Experimental and Numerical Investigation on the Dynamic Impact Response of Hat-Shaped Basalt Fiber-Reinforced Polymer Composite Structures With Improved Interfacial Properties

Abstract

Basalt fiber-reinforced polymer (BFRP) composites are gaining attention as sustainable alternatives to conventional fiber-reinforced polymers owing to their favorable mechanical properties and environmental advantages. However, their structural performance under dynamic loading remains insufficiently explored, particularly in geometrically complex configurations, due to the inherently low interlaminar strength of BFRPs. In this study, the dynamic impact behavior of a hat-shaped BFRP composite structure was investigated using experimental testing and finite element analysis (FEA).
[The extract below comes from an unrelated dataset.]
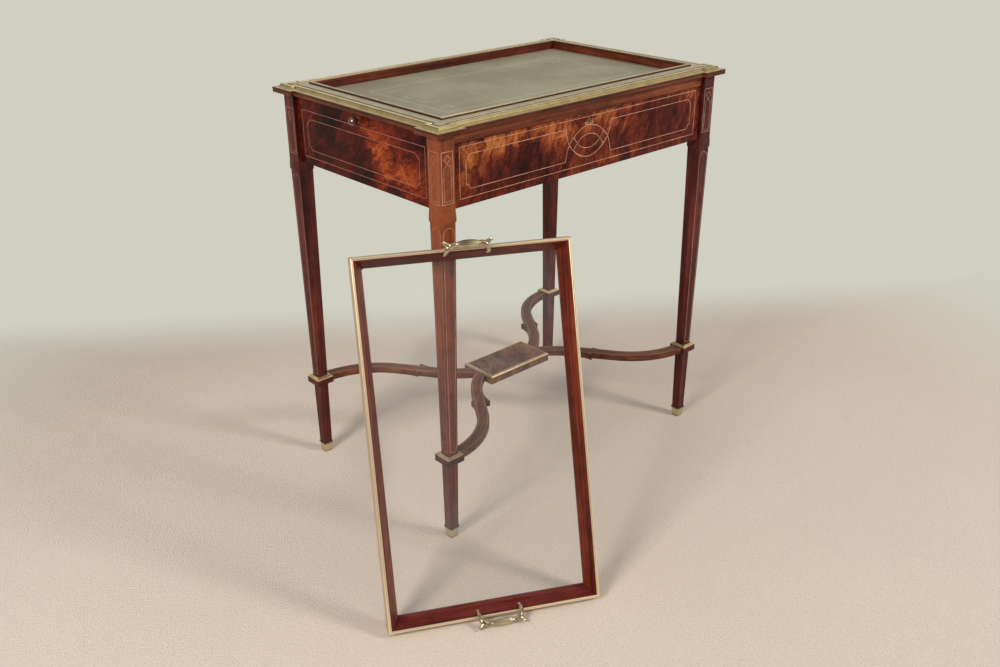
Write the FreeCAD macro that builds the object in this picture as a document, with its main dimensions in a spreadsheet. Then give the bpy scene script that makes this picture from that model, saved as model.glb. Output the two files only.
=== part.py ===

A previously developed cellulose nanocrystal (CNC) surface treatment technique was applied to the BFRP to improve interfacial bonding and damage tolerance. This approach resulted in an increased energy absorption capacity and resistance to delamination compared with those of the unmodified BFRPs. Furthermore, the influence of span length (80, 140, and 200 mm) on failure mechanisms and energy absorption was analyzed. The results revealed a clear transition in failure modes from shear-induced brittle failure at shorter spans to tensile-dominated progressive failure at longer spans. The numerical analyses strongly agreed with the experimental results. This work provides novel insights into the span-dependent and crashworthiness of BFRP composites and demonstrates their potential for use in lightweight and energy-absorbing structures.